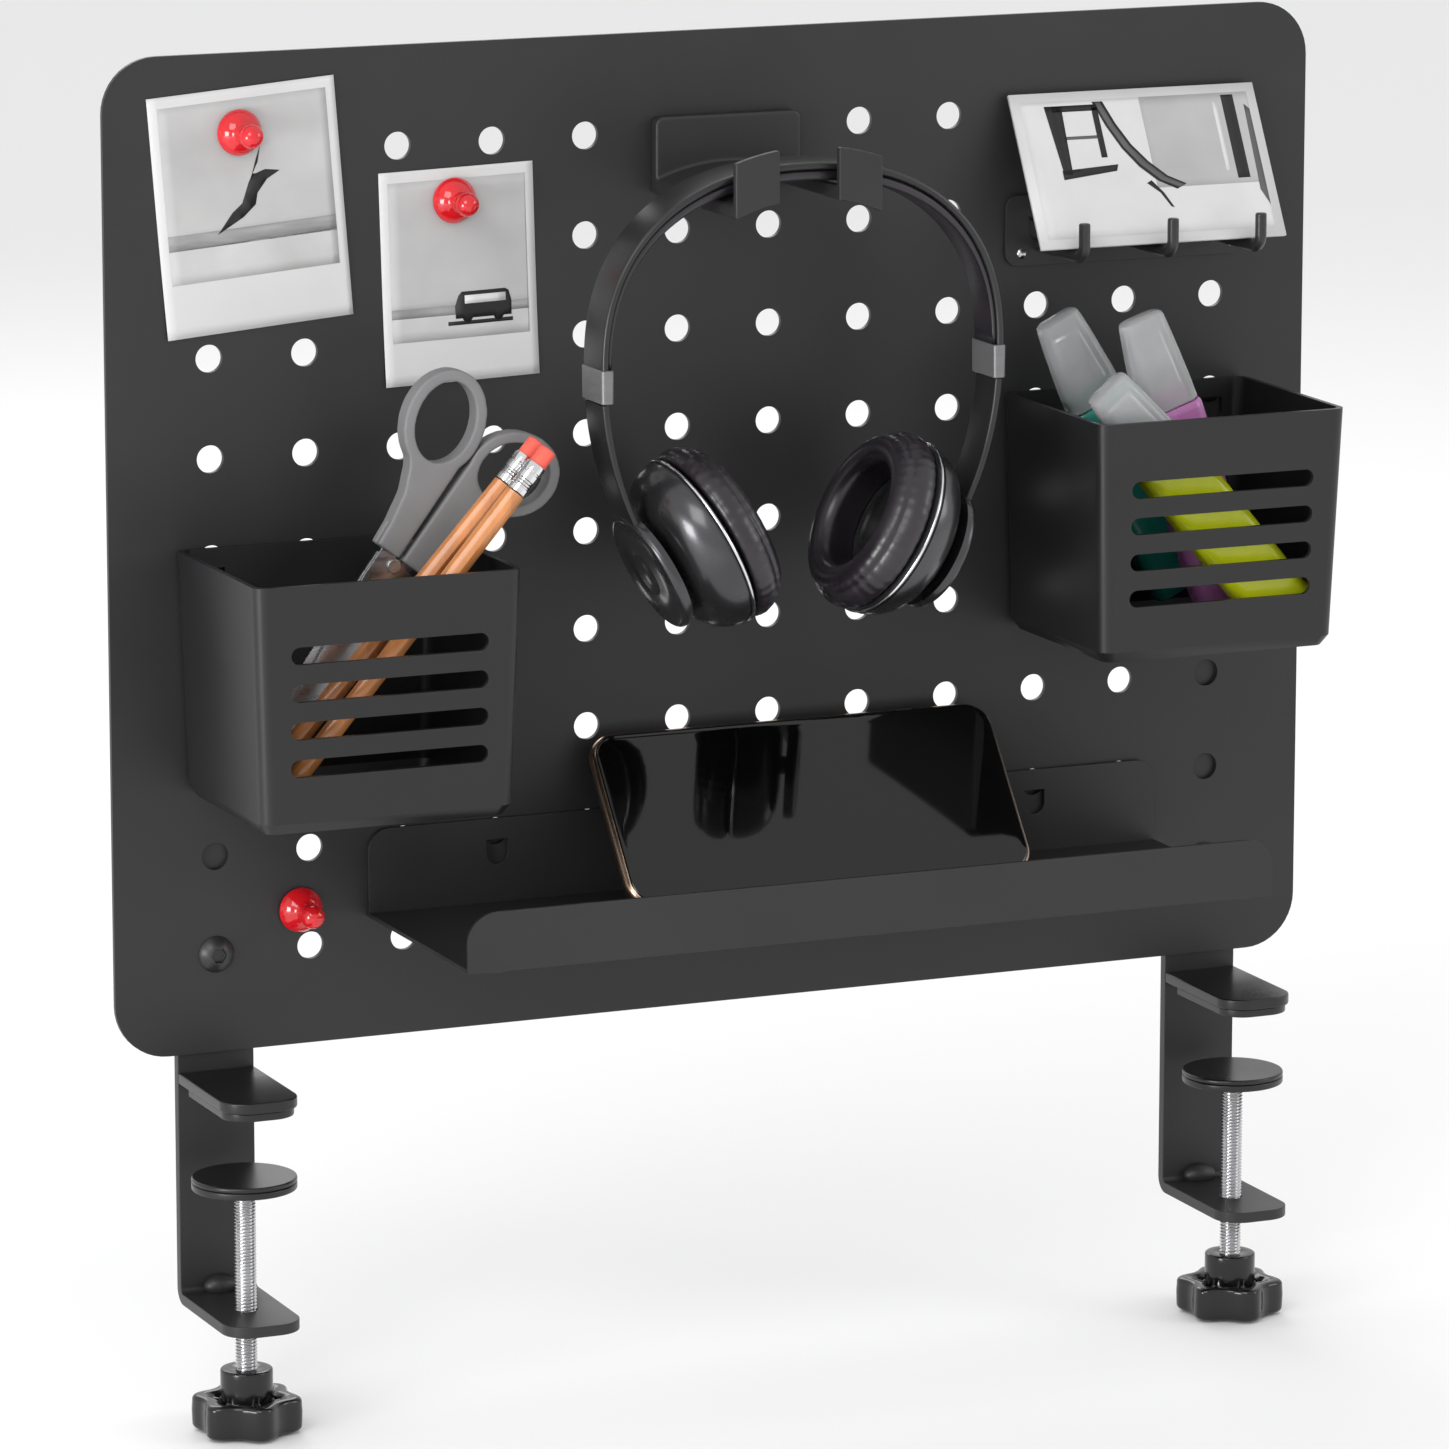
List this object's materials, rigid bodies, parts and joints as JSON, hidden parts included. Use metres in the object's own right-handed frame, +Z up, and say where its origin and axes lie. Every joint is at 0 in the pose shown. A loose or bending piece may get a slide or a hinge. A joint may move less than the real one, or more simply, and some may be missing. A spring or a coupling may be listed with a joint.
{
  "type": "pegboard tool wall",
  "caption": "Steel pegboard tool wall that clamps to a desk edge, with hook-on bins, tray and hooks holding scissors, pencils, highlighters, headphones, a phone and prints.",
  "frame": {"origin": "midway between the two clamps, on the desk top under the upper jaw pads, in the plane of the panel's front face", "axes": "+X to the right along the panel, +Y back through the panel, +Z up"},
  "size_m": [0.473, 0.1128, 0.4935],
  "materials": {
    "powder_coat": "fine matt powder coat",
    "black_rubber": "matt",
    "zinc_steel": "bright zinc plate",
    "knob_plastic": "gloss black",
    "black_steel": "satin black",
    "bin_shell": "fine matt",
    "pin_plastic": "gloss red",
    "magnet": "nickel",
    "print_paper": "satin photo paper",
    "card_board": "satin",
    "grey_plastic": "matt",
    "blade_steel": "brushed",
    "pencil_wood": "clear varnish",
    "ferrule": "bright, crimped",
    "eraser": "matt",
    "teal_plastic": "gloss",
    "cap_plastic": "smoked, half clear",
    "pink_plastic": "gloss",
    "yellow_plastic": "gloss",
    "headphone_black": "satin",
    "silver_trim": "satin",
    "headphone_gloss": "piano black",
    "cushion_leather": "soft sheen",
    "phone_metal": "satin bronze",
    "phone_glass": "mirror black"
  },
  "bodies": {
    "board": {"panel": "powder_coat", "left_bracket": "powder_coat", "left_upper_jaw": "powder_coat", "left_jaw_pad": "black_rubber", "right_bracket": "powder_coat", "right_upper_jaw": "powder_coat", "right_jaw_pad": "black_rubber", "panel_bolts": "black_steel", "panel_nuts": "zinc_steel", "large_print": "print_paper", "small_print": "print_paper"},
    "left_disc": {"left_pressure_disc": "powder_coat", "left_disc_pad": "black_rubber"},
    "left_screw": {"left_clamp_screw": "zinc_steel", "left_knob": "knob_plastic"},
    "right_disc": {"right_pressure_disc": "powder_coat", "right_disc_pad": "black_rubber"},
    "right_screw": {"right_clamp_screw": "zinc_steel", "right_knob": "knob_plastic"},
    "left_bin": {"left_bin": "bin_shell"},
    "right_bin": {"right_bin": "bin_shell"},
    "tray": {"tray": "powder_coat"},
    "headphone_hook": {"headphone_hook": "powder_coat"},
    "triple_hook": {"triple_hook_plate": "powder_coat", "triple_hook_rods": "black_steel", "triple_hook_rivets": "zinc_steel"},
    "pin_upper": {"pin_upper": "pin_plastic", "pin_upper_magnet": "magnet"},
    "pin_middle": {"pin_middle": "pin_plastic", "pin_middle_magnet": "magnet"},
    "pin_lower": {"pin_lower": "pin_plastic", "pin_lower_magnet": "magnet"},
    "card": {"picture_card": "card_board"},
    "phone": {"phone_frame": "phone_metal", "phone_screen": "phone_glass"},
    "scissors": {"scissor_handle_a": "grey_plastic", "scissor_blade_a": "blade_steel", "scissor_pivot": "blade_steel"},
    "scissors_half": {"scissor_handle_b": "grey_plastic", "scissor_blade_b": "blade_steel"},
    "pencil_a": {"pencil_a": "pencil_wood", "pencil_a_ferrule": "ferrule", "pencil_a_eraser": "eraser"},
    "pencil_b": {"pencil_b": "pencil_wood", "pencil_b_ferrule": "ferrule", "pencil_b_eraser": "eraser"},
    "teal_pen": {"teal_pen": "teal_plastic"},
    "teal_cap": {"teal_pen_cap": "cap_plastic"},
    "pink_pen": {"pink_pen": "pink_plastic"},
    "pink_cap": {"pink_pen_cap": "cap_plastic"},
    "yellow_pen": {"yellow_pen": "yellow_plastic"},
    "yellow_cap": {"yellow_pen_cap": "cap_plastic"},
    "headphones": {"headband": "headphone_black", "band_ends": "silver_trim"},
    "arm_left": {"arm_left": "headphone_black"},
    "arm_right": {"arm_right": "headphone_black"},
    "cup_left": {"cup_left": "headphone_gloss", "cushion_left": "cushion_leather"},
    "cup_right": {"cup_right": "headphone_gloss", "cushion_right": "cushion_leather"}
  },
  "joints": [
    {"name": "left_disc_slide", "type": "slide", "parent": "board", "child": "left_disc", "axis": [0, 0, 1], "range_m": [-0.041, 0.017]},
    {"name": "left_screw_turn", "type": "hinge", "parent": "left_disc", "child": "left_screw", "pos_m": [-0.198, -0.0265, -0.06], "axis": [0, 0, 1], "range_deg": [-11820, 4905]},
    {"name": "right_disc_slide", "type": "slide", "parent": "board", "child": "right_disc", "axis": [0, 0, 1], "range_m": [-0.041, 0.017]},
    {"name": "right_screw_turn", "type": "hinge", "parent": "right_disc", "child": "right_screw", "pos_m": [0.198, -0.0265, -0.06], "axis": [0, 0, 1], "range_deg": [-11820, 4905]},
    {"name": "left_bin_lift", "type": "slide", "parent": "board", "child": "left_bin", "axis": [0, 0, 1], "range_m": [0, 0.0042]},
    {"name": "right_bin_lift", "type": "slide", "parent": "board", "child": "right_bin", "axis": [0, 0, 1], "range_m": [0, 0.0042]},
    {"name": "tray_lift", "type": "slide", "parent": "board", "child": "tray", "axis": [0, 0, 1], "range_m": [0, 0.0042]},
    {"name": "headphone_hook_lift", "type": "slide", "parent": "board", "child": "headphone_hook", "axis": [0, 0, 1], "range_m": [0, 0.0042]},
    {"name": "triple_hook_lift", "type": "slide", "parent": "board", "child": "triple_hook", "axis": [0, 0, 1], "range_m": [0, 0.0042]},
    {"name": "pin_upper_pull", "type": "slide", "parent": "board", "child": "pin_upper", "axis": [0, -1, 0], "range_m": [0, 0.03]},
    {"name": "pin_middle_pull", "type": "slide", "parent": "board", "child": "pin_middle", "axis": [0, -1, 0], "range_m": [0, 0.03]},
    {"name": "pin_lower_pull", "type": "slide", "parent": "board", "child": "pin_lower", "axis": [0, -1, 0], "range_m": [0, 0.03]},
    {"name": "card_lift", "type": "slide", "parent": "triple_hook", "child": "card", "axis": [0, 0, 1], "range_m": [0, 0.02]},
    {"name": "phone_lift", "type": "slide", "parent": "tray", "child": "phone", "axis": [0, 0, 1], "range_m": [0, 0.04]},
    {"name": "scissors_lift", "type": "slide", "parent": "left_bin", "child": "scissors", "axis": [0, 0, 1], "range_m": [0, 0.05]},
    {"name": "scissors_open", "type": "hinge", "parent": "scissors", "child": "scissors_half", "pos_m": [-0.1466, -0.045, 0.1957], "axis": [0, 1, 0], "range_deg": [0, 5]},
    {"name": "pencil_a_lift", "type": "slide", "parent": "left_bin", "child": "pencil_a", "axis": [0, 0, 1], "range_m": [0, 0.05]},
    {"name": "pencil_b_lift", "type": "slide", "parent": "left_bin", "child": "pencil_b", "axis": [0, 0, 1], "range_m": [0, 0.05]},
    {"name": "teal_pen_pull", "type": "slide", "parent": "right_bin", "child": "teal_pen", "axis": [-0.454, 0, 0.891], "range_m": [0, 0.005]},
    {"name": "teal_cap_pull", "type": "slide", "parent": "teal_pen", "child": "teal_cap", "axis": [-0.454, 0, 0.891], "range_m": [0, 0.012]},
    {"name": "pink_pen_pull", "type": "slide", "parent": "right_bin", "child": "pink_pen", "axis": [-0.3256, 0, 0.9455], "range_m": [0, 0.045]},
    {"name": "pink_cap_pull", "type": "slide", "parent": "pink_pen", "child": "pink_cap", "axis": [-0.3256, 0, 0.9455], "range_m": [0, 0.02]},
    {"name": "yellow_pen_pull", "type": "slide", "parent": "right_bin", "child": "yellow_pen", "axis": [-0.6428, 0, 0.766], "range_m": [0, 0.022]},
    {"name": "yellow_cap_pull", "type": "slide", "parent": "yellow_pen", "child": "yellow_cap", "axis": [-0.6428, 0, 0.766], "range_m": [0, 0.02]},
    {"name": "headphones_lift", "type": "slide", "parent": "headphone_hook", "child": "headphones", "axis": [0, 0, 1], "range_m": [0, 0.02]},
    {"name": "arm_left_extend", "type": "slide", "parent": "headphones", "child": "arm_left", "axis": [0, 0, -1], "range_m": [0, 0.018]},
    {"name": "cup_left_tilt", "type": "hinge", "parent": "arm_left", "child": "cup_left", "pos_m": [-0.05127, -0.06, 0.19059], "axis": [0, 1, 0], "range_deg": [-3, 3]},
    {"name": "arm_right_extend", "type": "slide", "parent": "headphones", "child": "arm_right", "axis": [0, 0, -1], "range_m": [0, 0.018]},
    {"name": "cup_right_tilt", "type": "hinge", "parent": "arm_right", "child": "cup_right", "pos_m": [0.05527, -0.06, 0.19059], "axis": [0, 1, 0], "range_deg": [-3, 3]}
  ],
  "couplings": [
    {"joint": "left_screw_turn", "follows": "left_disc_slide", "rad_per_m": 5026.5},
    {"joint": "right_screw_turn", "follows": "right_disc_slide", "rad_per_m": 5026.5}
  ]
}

▸ Directions: Only the count is needed: the number of lines in the data that include the word "joints".

▸ Complete output: 2